I was really excited to read this book but was left completely disappointed! I only made it 60 pages into a 486 page book (with very tiny print at that!) and I just had to stop. I couldn't read another page. The book description talks about the author following the lives of four Russians from childhood to adulthood and the experiences that they acquire. This sounded very appealing to me, especially considering Russia's history. However, 60 pages into the book and the only thing the author was continuing to go on and on about was the lack and/or outright ban of the fields of sociology and psychology in Russia. It was hard to follow, but more so the content was boring and dull. I kept waiting to read about the four individuals mentioned in the description, with only a small snippet of one of them given here and there throughout the first 60 pages. Maybe if I gave it more time, the author would have gotten to their stories? I used to hate quitting books before reading them through, but now I'm of the mindset that life is too short for bad books! If you can't catch my attention and make me enjoy what you're writing (definitely by page 60), then I'm moving on! To each his own, but this one was just not for me!

p
paul1
Feb 13, 2018

A bleak book that shows how the hopes of a liberal democracy arising in Russia have been squashed.

i
Indoorcamping
Dec 05, 2017

Read about 50 pages in and realized it's such a good book that I don't want to rush it. Also, I'm not feeling the love for reading more about Russia and dystopia right now.

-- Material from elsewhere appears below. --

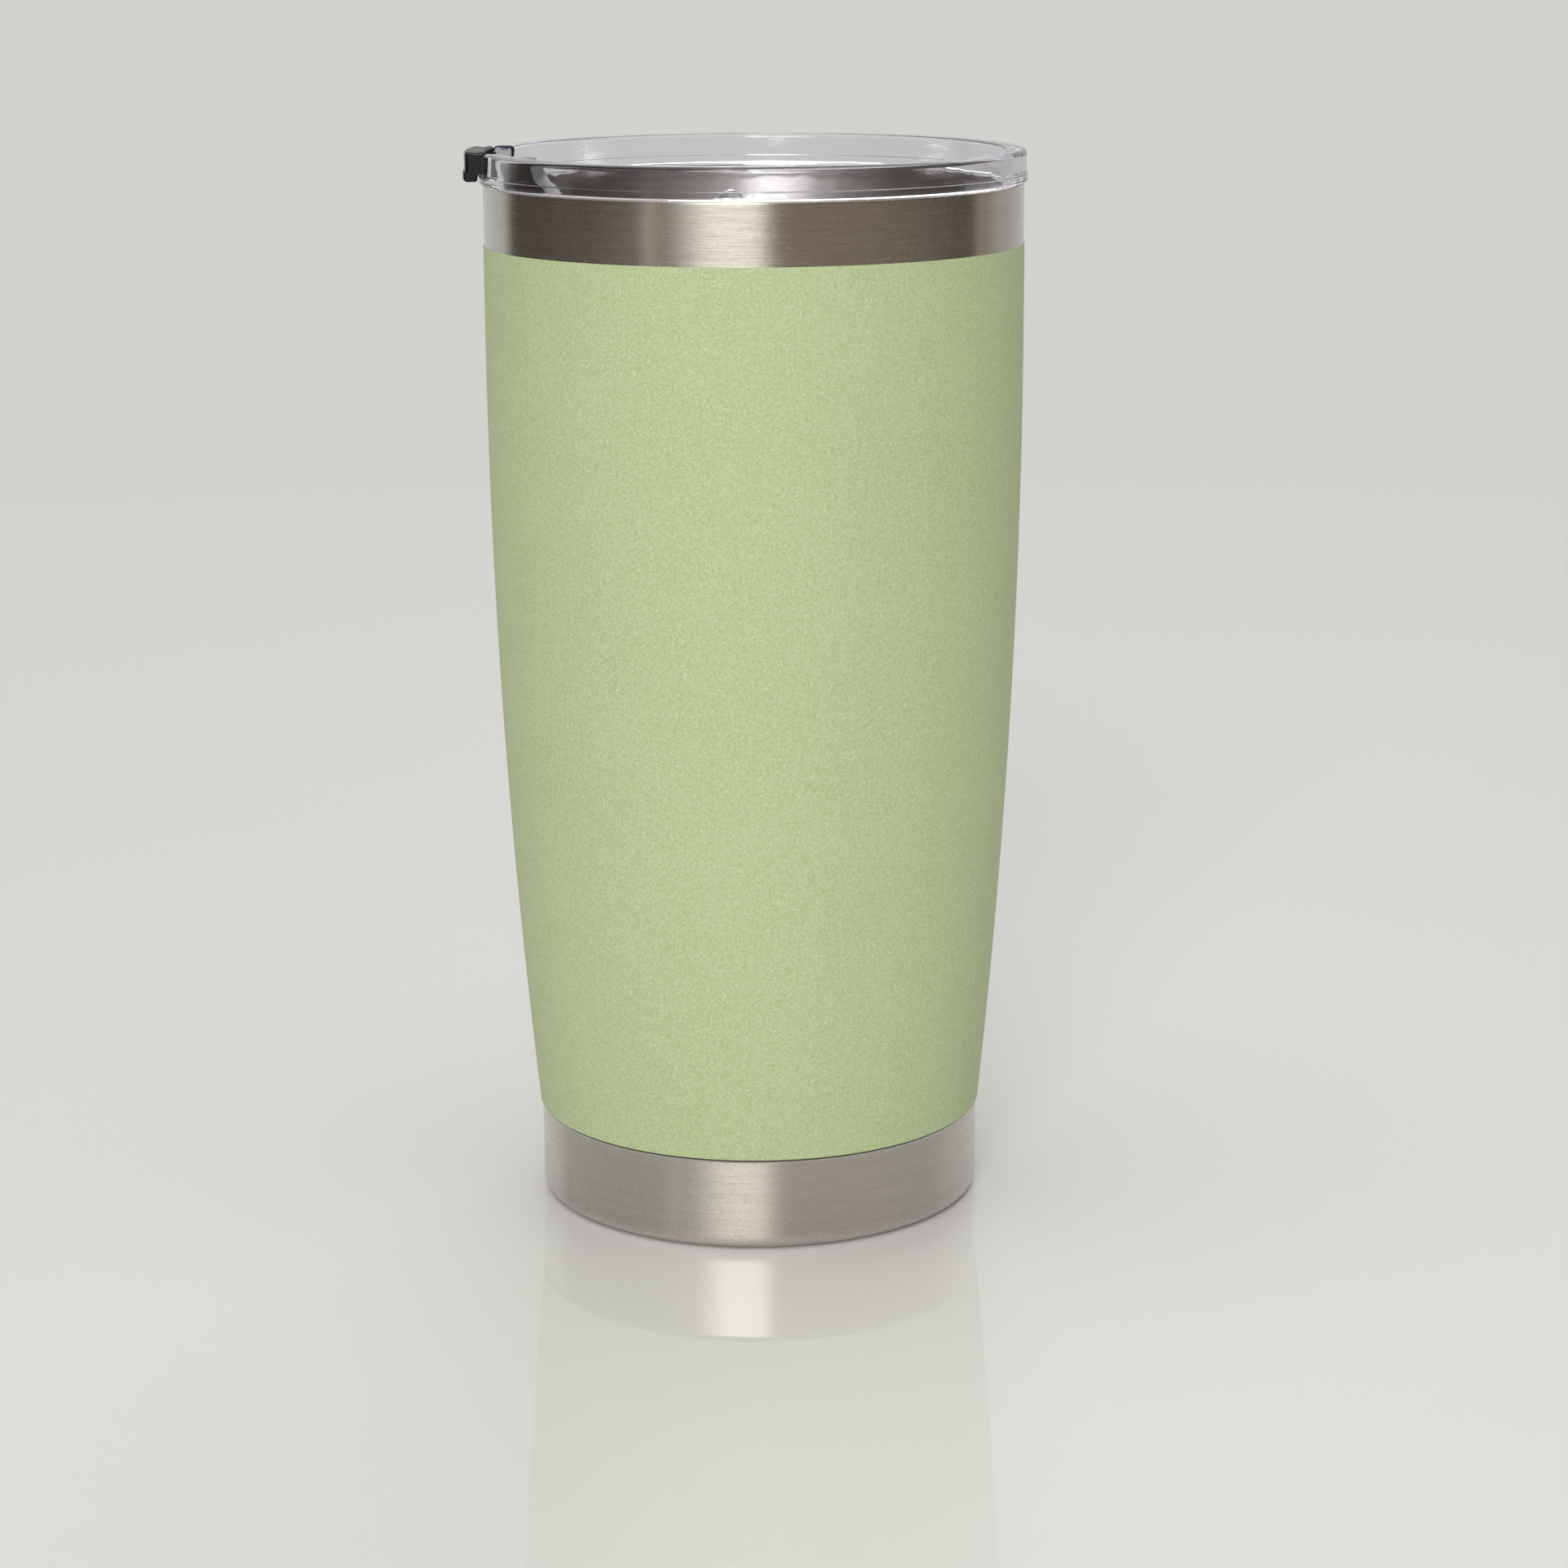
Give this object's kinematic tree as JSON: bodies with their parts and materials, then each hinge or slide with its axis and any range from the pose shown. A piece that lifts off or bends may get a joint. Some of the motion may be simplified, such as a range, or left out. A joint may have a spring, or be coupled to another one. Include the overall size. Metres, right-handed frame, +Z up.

Masha Gessen is a brilliant writer, and drew me in quickly with the protagonists and their stories. But I feel like I know this story, know the unhappy endings, know the crushed hopes. I keep thinking I'm happy not to have this squelched life and narrow opportunity life.

She writes this as a sort of warning for what she sees we're heading toward, and no one regrets overestimating Hitler, but it's still difficult to read with open eyes when you're so sensitive to the political atmosphere of 2017.

So maybe later.

k
kalook
Dec 01, 2017

Wow! This is an excellent book, beautifully written. It is also very frightening. I highly recommend.